I get AD sports 1-6 but only 1 and 2 work. It advertises the premier league but never managed to watch a game on it!


----------



## pamela0810 (Apr 5, 2010)

newbie913 said:


> I get AD sports 1-6 but only 1 and 2 work. It advertises the premier league but never managed to watch a game on it!


You need to subscribe to it. Have you done that already or am I just being daft in assuming that you haven't and that's the reason why you don't get them?


----------



## newbie913 (Aug 31, 2010)

i have subscribed to e-vision package of some sort. I cannot even remember which one it is lol


----------



## pamela0810 (Apr 5, 2010)

newbie913 said:


> i have subscribed to e-vision package of some sort. I cannot even remember which one it is lol


You will be able to find more information about how to subscribe to the EPL channels on this thread. Hope this helps! 

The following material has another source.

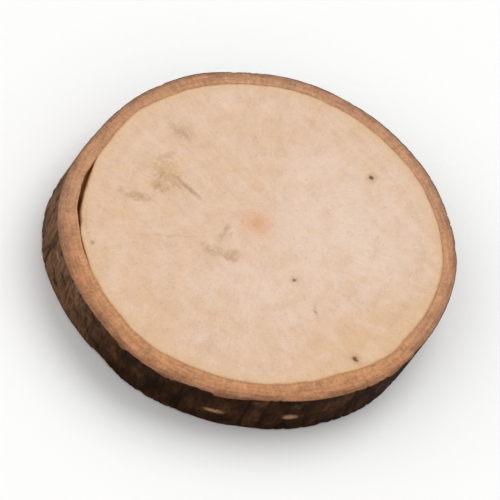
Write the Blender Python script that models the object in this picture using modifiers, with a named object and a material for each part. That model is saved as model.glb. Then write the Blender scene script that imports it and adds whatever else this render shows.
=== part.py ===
"""A slice sawn straight across a young branch, with its bark still on.

Metres, +Z up. The slice lies on its lower sawn face, the origin is the middle of its box at
the base, and its longer diameter lies along X.
"""

import math

import bmesh
import bpy

# Driving dimensions.
THICKNESS = 0.0068
MEAN_RADIUS = 0.0233

# How far the branch is from round, all the way up: (lobes, height, degrees to a lobe).
BRANCH_LOBES = (
    (2, 0.00074, 4.0),
    (3, 0.00017, 65.0),
    (4, 0.00003, 75.0),
    (5, 0.00009, 71.0),
    (6, 0.00011, 36.0),
    (9, 0.00005, 10.0),
    (14, 0.00003, 4.0),
)

# How the branch changes towards the base, where these have their full height. The single lobe
# moves the base aside, because the saw met the branch a little off square.
BASE_LOBES = (
    (1, 0.00085, 70.0),
    (3, 0.00050, 17.0),
)

# The bark's two sawn edges are slightly worn.
RIM_WEAR = 0.00025
RIM_SEGMENTS = 2
SHARP_ANGLE = math.radians(50.0)

# Fineness of the solid.
SIDE_SEGMENTS = 144
SIDE_CUTS = 5

WOOD_COLOUR = (0.79, 0.61, 0.445, 1.0)
WOOD_ROUGHNESS = 0.75


def clear_scene():
    """Remove every object that the scene opened with."""
    for obj in list(bpy.data.objects):
        bpy.data.objects.remove(obj, do_unlink=True)


def lobed_height(lobes, angle):
    """Sum of the lobes' heights at an angle round the branch."""
    return sum(height * math.cos(count * (angle - math.radians(peak))) for count, height, peak in lobes)


def branch_radius(angle, level):
    """Distance from the branch's middle to its bark, at a level from 0 (base) to 1 (top)."""
    return MEAN_RADIUS + lobed_height(BRANCH_LOBES, angle) + (1 - level) * lobed_height(BASE_LOBES, angle)


def branch_point(angle, level):
    """The point of the bark at an angle and a level."""
    radius = branch_radius(angle, level)
    return radius * math.cos(angle), radius * math.sin(angle), THICKNESS * level


def centre_on_base(mesh):
    """Move the mesh so that the middle of its box, at the base, is the origin."""
    for axis in (0, 1):
        places = [vertex.co[axis] for vertex in mesh.verts]
        middle = (min(places) + max(places)) / 2
        for vertex in mesh.verts:
            vertex.co[axis] -= middle


def slice_mesh():
    """A unit cylinder, ringed along its side and then shaped to the branch."""
    mesh = bmesh.new()
    bmesh.ops.create_cone(
        mesh, cap_ends=True, segments=SIDE_SEGMENTS, radius1=1.0, radius2=1.0, depth=1.0
    )
    upright_edges = [edge for edge in mesh.edges if edge.verts[0].co.z != edge.verts[1].co.z]
    bmesh.ops.subdivide_edges(mesh, edges=upright_edges, cuts=SIDE_CUTS, use_grid_fill=True)
    for vertex in mesh.verts:
        angle = math.atan2(vertex.co.y, vertex.co.x)
        vertex.co = branch_point(angle, vertex.co.z + 0.5)
    centre_on_base(mesh)
    data = bpy.data.meshes.new("wood_slice")
    mesh.to_mesh(data)
    mesh.free()
    return data


def sawn_wood():
    """Pale sawn wood."""
    material = bpy.data.materials.new("sawn_wood")
    material.use_nodes = True
    shader = material.node_tree.nodes["Principled BSDF"]
    shader.inputs["Base Color"].default_value = WOOD_COLOUR
    shader.inputs["Roughness"].default_value = WOOD_ROUGHNESS
    shader.inputs["Metallic"].default_value = 0.0
    return material


def build_slice(collection):
    """The slice as one object, with its worn rims and its material."""
    data = slice_mesh()
    data.materials.append(sawn_wood())
    data.shade_smooth()
    data.set_sharp_from_angle(angle=SHARP_ANGLE)
    wood_slice = bpy.data.objects.new("wood_slice", data)
    collection.objects.link(wood_slice)
    rims = wood_slice.modifiers.new("worn_rims", "BEVEL")
    rims.limit_method = "ANGLE"
    rims.angle_limit = SHARP_ANGLE
    rims.width = RIM_WEAR
    rims.segments = RIM_SEGMENTS


def main():
    """Build the slice in a collection of its own."""
    clear_scene()
    collection = bpy.data.collections.new("wood_slice")
    bpy.context.scene.collection.children.link(collection)
    build_slice(collection)


main()
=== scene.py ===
"""Looks of a wood slice: a thin round sawn across a young branch, pale wood inside a ring of dark bark.

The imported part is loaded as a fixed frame. Its one solid is stood for by one closed mesh, as a branch grows
in one piece: it starts at the pith of the upper sawn face, runs out over the wood and the cut bark, down the
bark's outside and back in over the lower sawn face. All relief is cut into the solid, so nothing stands out
of its box. Lengths in the classes are millimetres, and turns are degrees from +X, unless a name says other.
"""

import logging
import math
from collections.abc import Callable, Iterator
from dataclasses import dataclass, field, replace
from enum import Enum, IntEnum

import bpy
from mathutils import Matrix, Vector, noise
from mathutils.bvhtree import BVHTree


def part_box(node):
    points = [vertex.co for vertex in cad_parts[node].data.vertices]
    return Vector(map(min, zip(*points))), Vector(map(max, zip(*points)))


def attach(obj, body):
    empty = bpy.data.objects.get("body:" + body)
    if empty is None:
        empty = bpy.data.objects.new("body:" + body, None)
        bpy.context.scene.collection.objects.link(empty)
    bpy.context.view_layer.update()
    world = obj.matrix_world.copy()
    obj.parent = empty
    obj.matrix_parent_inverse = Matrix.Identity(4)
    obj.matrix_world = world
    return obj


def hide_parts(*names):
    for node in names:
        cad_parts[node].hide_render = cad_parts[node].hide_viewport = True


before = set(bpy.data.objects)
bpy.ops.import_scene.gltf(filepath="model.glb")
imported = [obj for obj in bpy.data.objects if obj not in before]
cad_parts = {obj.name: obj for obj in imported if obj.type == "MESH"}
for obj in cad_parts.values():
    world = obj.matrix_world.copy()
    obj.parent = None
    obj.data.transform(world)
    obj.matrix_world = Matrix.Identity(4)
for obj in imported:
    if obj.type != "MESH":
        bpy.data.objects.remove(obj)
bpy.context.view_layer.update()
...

http://www.expatforum.com/expats/du...iving-dubai/53204-english-premier-league.html


----------



## Mr Rossi (May 16, 2009)

Changed from Showtime to E-Vision, if you have a fibre optic connection to your building you can get a 3 in 1 package (TV, internet and phone) that gives you the Premiership free.


----------



## furryboots (Jul 31, 2009)

I'd recommend Target in Satwa. AED1,000 for the box and card and AED100 for installation. I've also bought a couple of Al Jazeera cards off these guys and never had any problem.

Tel no. is 04-3491015 or 050-4200753


----------